Der stolze Bettler aus Kabul

Afghanistans Interimsregierungschef Hamid Karsai findet im Westen mehr Zuspruch als zu Hause – doch kaum die Hilfe, die er verzweifelt sucht

aus Berlin SVEN HANSEN

SeineLammfellkappe, den Karakul, trägt er wie eine Krone. Auch sein Chapan, der gestreifte usbekische Umhang, verleiht ihm eine königliche Würde, wie sie in Kabul sonst niemand ausstrahlt. Dort residiert er zudem im Königspalast Gul-Khana im Zentrum der Hauptstadt. Doch während der afghanische Interimsregierungschef Hamid Karsai mit seiner Kleidung weltweit für Aufsehen sorgt und Modetrends befördert, ist er zu Hause nur ein König ohne Land.
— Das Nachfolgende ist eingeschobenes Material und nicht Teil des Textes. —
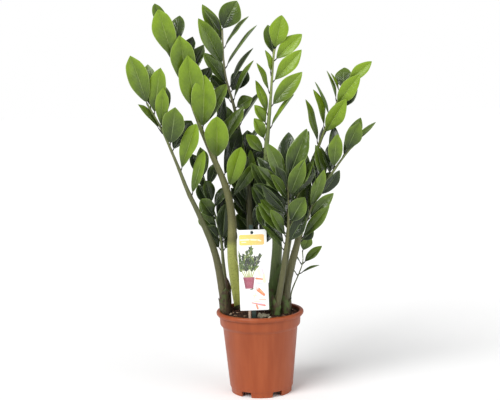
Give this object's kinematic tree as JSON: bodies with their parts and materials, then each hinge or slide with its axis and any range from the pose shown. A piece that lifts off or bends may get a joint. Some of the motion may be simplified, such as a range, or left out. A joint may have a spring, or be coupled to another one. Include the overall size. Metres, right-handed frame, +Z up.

Nicht einmal Kabul beherrscht er.

Der 44-jährige Politiker lässt sich seine Machtlosigkeit jedoch nicht anmerken. Als er am Mittwochabend neben Bundesaußenminister Joschka Fischer vor die Presse trat, strahlte der Mann trotz der drückenden Probleme seines Landes Souveränität, Gelassenheit und Lebensfreude aus. Demgegenüber schien Fischer alle Sorgen dieser Welt in den tiefen Furchen seines Gesichts zu vereinen.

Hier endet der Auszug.